* Begin Given information *
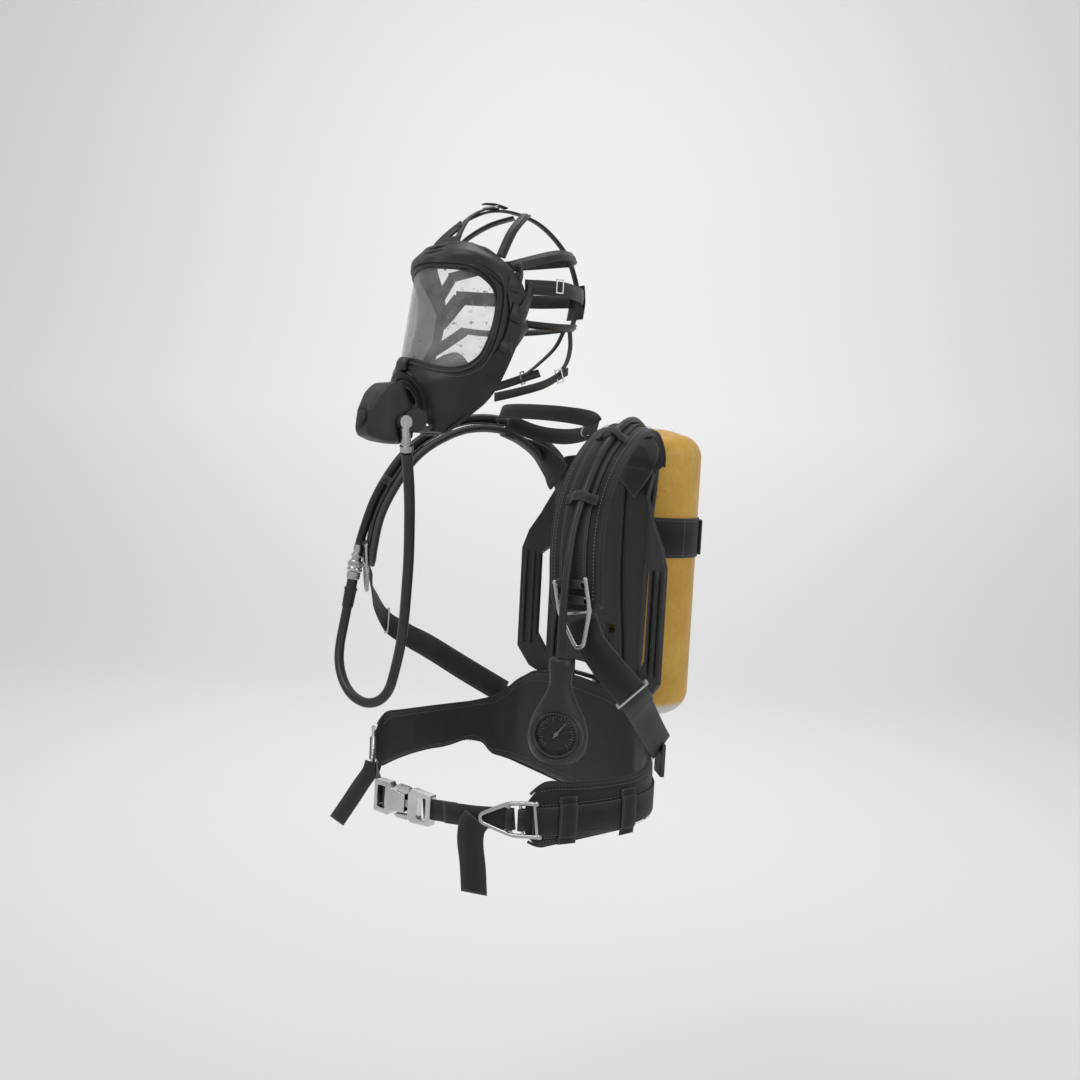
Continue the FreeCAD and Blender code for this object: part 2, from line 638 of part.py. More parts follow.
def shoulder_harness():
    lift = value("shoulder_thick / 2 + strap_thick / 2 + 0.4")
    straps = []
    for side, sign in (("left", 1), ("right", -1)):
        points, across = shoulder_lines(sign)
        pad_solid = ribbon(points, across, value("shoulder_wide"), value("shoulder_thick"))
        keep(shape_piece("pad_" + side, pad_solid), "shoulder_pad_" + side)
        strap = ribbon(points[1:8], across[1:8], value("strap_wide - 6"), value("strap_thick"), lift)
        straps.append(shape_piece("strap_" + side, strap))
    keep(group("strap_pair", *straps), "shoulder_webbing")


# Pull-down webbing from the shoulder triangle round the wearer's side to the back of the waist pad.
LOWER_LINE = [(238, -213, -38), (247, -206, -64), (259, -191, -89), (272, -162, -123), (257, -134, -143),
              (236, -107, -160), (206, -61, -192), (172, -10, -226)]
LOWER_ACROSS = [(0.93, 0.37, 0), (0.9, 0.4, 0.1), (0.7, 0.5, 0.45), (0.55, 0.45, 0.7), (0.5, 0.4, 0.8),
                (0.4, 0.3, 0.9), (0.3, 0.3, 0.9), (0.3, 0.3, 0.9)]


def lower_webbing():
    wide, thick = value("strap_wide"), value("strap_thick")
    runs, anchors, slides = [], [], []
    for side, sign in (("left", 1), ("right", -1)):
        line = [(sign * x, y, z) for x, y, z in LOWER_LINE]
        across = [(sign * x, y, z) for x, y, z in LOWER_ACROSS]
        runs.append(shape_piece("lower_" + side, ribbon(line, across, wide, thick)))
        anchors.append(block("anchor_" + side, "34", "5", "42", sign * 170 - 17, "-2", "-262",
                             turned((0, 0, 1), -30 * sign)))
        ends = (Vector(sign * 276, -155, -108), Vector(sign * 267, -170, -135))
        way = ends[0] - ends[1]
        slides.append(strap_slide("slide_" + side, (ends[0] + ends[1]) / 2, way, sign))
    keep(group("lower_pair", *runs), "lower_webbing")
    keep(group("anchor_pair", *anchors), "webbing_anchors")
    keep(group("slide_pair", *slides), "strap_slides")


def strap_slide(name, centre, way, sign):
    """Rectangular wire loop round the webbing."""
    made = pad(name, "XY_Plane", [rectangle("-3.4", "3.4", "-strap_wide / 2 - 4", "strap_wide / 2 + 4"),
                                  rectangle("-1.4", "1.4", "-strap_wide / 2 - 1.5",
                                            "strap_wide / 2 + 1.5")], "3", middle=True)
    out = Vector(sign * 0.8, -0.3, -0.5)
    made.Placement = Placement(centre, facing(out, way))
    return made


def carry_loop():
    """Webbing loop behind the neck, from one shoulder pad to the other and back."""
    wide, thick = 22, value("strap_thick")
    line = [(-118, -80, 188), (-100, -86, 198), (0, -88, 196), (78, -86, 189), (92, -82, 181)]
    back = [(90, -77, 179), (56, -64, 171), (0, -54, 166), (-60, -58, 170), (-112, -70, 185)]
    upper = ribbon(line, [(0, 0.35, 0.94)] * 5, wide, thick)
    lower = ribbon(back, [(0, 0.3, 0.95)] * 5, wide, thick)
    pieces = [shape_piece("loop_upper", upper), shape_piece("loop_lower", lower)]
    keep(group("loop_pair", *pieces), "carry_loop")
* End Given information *
## Job
Would you give the material above again, complete and exact?

## Problem solution
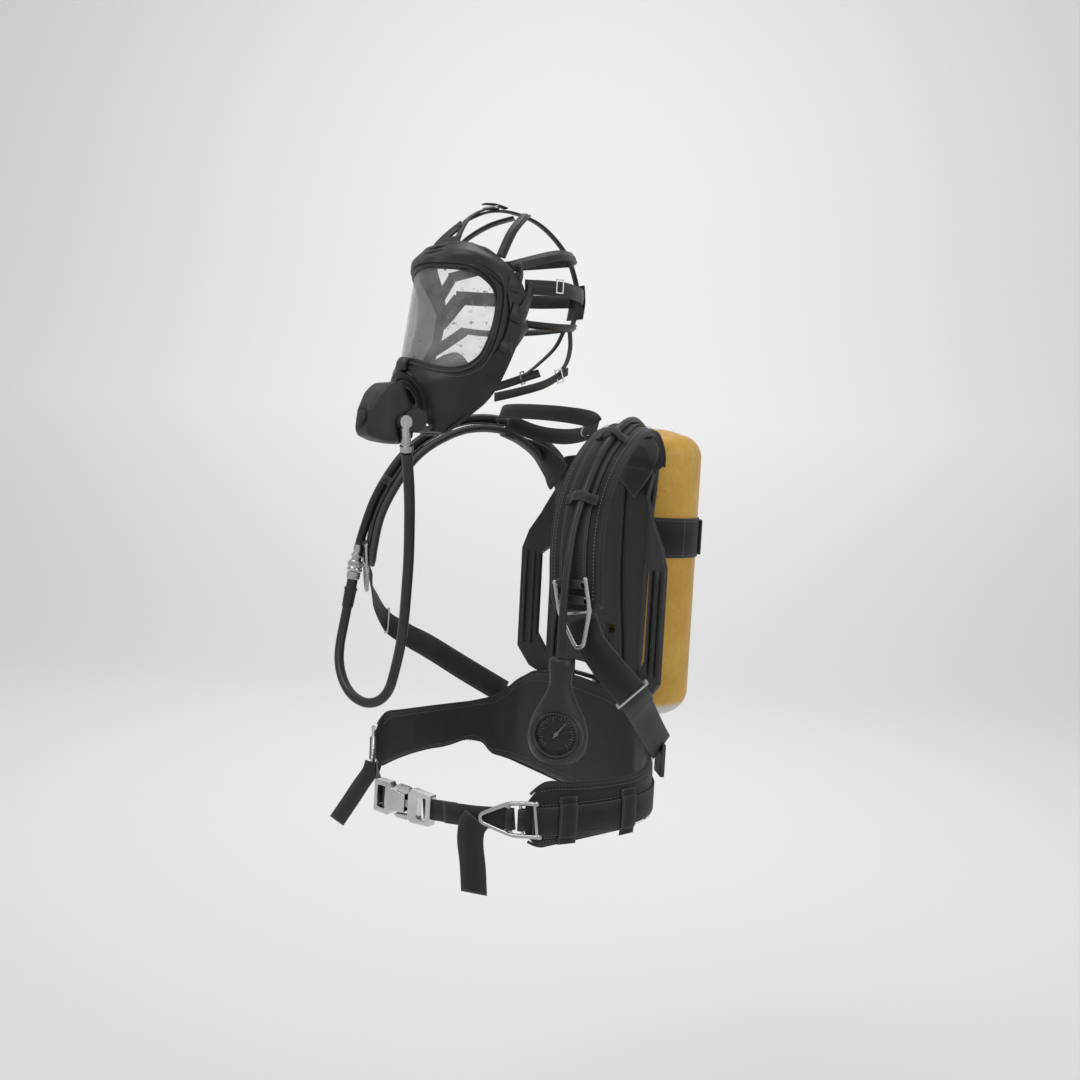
Continue the FreeCAD and Blender code for this object: part 2, from line 638 of part.py. More parts follow.
def shoulder_harness():
    lift = value("shoulder_thick / 2 + strap_thick / 2 + 0.4")
    straps = []
    for side, sign in (("left", 1), ("right", -1)):
        points, across = shoulder_lines(sign)
        pad_solid = ribbon(points, across, value("shoulder_wide"), value("shoulder_thick"))
        keep(shape_piece("pad_" + side, pad_solid), "shoulder_pad_" + side)
        strap = ribbon(points[1:8], across[1:8], value("strap_wide - 6"), value("strap_thick"), lift)
        straps.append(shape_piece("strap_" + side, strap))
    keep(group("strap_pair", *straps), "shoulder_webbing")


# Pull-down webbing from the shoulder triangle round the wearer's side to the back of the waist pad.
LOWER_LINE = [(238, -213, -38), (247, -206, -64), (259, -191, -89), (272, -162, -123), (257, -134, -143),
              (236, -107, -160), (206, -61, -192), (172, -10, -226)]
LOWER_ACROSS = [(0.93, 0.37, 0), (0.9, 0.4, 0.1), (0.7, 0.5, 0.45), (0.55, 0.45, 0.7), (0.5, 0.4, 0.8),
                (0.4, 0.3, 0.9), (0.3, 0.3, 0.9), (0.3, 0.3, 0.9)]


def lower_webbing():
    wide, thick = value("strap_wide"), value("strap_thick")
    runs, anchors, slides = [], [], []
    for side, sign in (("left", 1), ("right", -1)):
        line = [(sign * x, y, z) for x, y, z in LOWER_LINE]
        across = [(sign * x, y, z) for x, y, z in LOWER_ACROSS]
        runs.append(shape_piece("lower_" + side, ribbon(line, across, wide, thick)))
        anchors.append(block("anchor_" + side, "34", "5", "42", sign * 170 - 17, "-2", "-262",
                             turned((0, 0, 1), -30 * sign)))
        ends = (Vector(sign * 276, -155, -108), Vector(sign * 267, -170, -135))
        way = ends[0] - ends[1]
        slides.append(strap_slide("slide_" + side, (ends[0] + ends[1]) / 2, way, sign))
    keep(group("lower_pair", *runs), "lower_webbing")
    keep(group("anchor_pair", *anchors), "webbing_anchors")
    keep(group("slide_pair", *slides), "strap_slides")


def strap_slide(name, centre, way, sign):
    """Rectangular wire loop round the webbing."""
    made = pad(name, "XY_Plane", [rectangle("-3.4", "3.4", "-strap_wide / 2 - 4", "strap_wide / 2 + 4"),
                                  rectangle("-1.4", "1.4", "-strap_wide / 2 - 1.5",
                                            "strap_wide / 2 + 1.5")], "3", middle=True)
    out = Vector(sign * 0.8, -0.3, -0.5)
    made.Placement = Placement(centre, facing(out, way))
    return made


def carry_loop():
    """Webbing loop behind the neck, from one shoulder pad to the other and back."""
    wide, thick = 22, value("strap_thick")
    line = [(-118, -80, 188), (-100, -86, 198), (0, -88, 196), (78, -86, 189), (92, -82, 181)]
    back = [(90, -77, 179), (56, -64, 171), (0, -54, 166), (-60, -58, 170), (-112, -70, 185)]
    upper = ribbon(line, [(0, 0.35, 0.94)] * 5, wide, thick)
    lower = ribbon(back, [(0, 0.3, 0.95)] * 5, wide, thick)
    pieces = [shape_piece("loop_upper", upper), shape_piece("loop_lower", lower)]
    keep(group("loop_pair", *pieces), "carry_loop")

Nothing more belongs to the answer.